YOUR GOAL: Look in the material below for the line with "front_board();" and the line with "import math", then set down exactly those two lines and all lines between, nothing more.

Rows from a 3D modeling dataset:
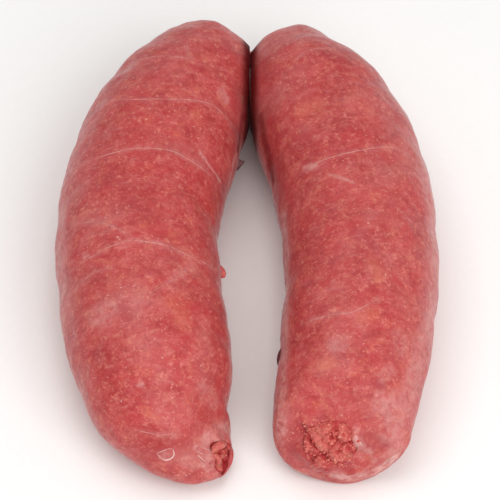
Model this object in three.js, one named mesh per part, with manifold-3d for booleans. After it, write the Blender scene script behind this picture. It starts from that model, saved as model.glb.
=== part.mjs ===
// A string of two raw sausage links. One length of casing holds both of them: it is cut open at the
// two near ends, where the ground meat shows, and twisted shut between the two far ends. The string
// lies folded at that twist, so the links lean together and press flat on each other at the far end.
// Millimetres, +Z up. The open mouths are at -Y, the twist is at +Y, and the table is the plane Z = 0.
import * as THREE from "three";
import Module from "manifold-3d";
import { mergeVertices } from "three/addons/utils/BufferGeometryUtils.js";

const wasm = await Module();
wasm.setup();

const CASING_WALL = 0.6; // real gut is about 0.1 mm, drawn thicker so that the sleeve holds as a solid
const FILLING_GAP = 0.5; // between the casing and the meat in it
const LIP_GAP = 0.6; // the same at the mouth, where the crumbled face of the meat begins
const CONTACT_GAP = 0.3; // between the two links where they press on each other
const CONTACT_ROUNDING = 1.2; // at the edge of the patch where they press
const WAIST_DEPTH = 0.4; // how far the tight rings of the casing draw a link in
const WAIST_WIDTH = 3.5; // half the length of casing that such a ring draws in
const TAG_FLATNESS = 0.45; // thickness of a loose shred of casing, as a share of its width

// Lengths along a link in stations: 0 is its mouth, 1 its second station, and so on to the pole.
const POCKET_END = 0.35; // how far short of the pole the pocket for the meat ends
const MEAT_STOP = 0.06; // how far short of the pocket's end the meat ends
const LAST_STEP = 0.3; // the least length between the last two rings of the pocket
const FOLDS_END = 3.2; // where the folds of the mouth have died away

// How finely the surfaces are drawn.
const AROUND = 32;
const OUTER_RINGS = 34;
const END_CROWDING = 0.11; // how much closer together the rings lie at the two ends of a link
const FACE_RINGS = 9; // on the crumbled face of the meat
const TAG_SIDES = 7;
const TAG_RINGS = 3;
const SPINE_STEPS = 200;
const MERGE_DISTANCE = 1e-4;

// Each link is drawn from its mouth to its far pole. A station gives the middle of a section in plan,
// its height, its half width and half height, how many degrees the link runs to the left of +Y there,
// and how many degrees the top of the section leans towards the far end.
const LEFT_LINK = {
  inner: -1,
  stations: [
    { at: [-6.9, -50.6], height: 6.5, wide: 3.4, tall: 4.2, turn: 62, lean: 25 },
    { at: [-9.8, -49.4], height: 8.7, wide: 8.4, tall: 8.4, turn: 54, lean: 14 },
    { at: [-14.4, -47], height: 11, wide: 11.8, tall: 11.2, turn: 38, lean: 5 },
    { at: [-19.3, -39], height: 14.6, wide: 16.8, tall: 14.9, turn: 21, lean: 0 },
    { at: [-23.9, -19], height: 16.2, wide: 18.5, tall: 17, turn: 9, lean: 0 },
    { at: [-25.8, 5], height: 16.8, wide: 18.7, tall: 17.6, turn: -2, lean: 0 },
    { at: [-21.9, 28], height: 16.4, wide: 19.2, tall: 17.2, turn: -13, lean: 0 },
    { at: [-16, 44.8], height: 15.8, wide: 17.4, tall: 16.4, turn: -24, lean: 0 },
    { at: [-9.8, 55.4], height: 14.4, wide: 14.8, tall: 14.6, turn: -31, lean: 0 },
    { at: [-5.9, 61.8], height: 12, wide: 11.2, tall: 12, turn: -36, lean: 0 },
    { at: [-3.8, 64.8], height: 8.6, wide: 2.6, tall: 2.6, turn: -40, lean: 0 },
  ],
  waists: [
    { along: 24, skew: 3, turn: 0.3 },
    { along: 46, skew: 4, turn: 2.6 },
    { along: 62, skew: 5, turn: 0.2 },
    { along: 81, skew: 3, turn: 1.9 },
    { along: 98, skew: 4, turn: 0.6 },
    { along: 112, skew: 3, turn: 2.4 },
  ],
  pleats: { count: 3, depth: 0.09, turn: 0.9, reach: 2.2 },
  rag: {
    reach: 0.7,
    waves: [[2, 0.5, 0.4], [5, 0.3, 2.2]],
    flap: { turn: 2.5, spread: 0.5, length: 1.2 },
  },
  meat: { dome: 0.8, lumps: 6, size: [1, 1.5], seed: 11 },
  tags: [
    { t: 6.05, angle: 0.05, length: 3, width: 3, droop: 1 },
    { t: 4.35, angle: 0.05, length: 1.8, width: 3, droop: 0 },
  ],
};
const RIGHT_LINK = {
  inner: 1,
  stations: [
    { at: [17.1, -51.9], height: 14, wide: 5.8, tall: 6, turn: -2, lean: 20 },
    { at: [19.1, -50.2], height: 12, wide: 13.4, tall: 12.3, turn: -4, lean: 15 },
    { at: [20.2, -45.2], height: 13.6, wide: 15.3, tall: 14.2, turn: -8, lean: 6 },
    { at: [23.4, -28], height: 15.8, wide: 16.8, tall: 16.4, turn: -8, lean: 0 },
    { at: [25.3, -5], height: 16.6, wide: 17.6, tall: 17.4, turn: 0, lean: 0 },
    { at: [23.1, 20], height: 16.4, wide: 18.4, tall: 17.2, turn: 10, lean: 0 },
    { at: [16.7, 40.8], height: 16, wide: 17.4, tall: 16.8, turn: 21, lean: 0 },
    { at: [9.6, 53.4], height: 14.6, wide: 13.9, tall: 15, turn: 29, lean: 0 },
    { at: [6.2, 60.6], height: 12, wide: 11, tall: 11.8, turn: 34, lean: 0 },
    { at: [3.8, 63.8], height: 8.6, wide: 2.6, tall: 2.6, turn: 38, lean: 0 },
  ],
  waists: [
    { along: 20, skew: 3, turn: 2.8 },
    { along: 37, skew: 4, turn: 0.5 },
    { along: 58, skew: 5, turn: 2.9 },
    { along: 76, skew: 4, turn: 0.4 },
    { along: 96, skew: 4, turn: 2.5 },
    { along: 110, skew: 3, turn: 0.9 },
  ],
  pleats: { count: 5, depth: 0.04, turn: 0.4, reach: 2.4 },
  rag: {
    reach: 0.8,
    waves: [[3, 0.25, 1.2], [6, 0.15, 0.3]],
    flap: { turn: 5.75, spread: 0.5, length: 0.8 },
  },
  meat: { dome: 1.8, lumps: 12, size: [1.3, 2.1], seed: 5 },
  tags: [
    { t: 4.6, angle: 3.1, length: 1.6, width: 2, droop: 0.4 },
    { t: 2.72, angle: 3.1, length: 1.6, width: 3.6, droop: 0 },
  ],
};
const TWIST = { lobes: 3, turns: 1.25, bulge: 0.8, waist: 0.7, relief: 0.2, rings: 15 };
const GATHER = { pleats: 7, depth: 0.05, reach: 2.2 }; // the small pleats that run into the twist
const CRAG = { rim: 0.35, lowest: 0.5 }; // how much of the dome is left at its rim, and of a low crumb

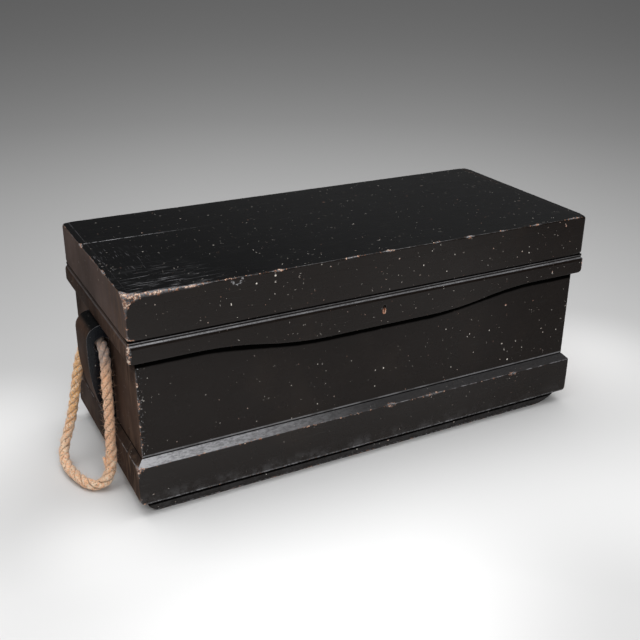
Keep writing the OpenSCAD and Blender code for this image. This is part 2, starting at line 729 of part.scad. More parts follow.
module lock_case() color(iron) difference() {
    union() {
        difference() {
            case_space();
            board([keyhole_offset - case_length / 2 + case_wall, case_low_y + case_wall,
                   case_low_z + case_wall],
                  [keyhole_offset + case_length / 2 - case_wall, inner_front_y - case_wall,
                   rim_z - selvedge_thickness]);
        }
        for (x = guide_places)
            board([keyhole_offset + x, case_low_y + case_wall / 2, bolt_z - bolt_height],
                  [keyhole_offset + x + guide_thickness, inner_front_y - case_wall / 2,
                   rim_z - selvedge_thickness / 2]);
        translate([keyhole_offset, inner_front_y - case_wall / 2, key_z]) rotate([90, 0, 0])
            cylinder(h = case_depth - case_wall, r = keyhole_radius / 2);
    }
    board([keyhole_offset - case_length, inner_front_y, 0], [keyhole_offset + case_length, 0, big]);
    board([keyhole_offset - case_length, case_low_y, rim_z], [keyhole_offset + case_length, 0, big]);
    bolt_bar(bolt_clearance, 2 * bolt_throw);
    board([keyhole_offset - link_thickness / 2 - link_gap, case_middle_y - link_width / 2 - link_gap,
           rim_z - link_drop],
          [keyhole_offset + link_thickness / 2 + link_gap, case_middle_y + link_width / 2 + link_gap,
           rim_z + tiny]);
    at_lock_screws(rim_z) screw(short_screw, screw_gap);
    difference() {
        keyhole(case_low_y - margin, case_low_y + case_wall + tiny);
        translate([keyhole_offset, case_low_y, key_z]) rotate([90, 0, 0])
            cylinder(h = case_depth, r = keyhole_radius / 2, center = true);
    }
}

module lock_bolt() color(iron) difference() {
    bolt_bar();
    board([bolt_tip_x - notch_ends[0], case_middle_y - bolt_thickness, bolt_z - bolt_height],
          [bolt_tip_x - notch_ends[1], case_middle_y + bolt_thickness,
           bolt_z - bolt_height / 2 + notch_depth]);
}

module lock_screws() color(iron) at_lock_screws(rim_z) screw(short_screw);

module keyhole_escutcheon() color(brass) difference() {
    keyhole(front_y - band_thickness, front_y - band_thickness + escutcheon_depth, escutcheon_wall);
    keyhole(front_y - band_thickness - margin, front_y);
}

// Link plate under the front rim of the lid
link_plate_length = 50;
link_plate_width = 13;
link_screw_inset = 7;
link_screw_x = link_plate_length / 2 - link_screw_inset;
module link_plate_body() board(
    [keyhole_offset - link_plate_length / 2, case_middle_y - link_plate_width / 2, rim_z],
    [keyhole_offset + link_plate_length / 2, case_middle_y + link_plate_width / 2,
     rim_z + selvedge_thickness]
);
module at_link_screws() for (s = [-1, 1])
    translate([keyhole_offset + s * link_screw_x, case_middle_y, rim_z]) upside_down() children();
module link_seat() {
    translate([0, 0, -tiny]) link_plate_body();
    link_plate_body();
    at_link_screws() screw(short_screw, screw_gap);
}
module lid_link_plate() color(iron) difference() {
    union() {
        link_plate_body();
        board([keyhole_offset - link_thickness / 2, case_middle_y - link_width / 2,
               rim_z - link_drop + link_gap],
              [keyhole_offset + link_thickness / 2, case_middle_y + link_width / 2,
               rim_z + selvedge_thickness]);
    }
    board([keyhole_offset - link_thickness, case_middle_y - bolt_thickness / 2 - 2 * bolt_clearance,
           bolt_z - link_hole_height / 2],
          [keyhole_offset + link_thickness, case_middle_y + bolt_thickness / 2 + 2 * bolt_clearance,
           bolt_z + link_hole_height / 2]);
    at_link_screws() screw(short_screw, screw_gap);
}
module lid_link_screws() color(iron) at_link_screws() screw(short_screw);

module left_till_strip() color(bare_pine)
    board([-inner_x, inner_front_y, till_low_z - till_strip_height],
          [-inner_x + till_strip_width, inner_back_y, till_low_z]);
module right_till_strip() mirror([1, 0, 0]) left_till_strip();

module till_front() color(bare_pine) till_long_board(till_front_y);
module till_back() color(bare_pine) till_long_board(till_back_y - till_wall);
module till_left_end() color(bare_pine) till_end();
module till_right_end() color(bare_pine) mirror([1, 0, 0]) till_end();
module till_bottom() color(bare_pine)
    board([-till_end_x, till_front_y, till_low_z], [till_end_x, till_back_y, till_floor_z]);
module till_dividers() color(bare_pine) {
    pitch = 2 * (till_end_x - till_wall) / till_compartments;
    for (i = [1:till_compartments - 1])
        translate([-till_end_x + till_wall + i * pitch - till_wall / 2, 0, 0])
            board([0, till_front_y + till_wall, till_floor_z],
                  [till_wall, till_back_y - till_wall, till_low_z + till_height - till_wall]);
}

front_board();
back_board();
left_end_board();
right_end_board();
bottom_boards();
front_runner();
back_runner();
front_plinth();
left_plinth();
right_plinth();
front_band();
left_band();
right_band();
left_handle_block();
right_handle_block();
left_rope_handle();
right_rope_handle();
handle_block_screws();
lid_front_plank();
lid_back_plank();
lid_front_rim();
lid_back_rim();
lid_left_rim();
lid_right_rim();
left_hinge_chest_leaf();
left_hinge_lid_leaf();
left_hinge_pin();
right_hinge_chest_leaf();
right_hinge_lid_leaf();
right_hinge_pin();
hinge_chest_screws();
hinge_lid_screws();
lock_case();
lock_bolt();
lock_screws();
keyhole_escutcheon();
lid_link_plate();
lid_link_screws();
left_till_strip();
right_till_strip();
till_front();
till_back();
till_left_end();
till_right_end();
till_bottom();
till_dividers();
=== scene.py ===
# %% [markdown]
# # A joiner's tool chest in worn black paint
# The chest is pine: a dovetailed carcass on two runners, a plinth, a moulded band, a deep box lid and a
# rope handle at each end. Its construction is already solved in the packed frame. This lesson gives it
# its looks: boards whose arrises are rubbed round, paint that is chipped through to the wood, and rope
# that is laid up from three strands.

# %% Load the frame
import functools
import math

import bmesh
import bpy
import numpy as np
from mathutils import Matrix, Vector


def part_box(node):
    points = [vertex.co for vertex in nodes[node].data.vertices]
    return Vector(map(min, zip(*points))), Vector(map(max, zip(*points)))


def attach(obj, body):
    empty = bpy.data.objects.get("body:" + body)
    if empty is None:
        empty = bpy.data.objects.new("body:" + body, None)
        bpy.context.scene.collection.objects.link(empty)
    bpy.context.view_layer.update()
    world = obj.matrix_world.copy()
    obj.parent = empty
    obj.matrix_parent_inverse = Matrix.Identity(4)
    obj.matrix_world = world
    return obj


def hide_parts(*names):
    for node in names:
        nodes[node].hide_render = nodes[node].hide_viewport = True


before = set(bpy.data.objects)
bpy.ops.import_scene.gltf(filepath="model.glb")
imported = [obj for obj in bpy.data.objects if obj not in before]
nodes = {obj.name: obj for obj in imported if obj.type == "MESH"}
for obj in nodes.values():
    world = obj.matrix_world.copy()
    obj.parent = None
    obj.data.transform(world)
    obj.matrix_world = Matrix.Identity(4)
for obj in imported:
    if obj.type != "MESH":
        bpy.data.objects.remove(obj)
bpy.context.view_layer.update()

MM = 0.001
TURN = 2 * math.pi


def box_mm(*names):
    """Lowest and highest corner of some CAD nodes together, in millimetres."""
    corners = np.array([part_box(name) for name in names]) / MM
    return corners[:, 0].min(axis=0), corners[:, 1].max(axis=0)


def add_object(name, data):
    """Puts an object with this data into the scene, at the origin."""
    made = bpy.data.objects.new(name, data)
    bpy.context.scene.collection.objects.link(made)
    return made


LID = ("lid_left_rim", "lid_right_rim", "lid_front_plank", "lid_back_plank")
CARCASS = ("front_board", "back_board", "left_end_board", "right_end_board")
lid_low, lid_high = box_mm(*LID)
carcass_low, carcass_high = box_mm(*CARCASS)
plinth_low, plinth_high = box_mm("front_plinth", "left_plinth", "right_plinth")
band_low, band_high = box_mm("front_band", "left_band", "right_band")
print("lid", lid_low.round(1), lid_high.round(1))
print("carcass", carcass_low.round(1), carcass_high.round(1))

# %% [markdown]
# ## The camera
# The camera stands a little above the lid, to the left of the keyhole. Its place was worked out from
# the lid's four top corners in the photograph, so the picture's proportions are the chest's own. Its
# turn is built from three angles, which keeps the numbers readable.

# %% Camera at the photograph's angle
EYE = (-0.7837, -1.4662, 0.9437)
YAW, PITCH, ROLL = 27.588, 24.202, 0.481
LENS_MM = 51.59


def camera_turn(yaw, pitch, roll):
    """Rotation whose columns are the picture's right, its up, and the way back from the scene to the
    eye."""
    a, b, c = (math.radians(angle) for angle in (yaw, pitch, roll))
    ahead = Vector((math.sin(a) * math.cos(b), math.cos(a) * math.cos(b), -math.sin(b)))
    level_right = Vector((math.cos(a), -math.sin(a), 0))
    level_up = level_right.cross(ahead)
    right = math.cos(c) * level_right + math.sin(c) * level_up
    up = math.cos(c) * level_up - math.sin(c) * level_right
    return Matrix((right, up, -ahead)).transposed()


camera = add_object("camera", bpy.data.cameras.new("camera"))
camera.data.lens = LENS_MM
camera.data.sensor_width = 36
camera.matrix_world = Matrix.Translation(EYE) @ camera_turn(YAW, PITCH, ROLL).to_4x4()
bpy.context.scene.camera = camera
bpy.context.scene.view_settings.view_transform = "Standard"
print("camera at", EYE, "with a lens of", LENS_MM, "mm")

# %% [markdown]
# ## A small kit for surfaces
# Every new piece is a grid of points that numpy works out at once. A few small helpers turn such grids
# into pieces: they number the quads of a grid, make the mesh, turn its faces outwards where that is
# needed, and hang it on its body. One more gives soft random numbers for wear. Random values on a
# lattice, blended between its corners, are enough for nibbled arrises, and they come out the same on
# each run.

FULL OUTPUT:
front_board();
back_board();
left_end_board();
right_end_board();
bottom_boards();
front_runner();
back_runner();
front_plinth();
left_plinth();
right_plinth();
front_band();
left_band();
right_band();
left_handle_block();
right_handle_block();
left_rope_handle();
right_rope_handle();
handle_block_screws();
lid_front_plank();
lid_back_plank();
lid_front_rim();
lid_back_rim();
lid_left_rim();
lid_right_rim();
left_hinge_chest_leaf();
left_hinge_lid_leaf();
left_hinge_pin();
right_hinge_chest_leaf();
right_hinge_lid_leaf();
right_hinge_pin();
hinge_chest_screws();
hinge_lid_screws();
lock_case();
lock_bolt();
lock_screws();
keyhole_escutcheon();
lid_link_plate();
lid_link_screws();
left_till_strip();
right_till_strip();
till_front();
till_back();
till_left_end();
till_right_end();
till_bottom();
till_dividers();
=== scene.py ===
# %% [markdown]
# # A joiner's tool chest in worn black paint
# The chest is pine: a dovetailed carcass on two runners, a plinth, a moulded band, a deep box lid and a
# rope handle at each end. Its construction is already solved in the packed frame. This lesson gives it
# its looks: boards whose arrises are rubbed round, paint that is chipped through to the wood, and rope
# that is laid up from three strands.

# %% Load the frame
import functools
import math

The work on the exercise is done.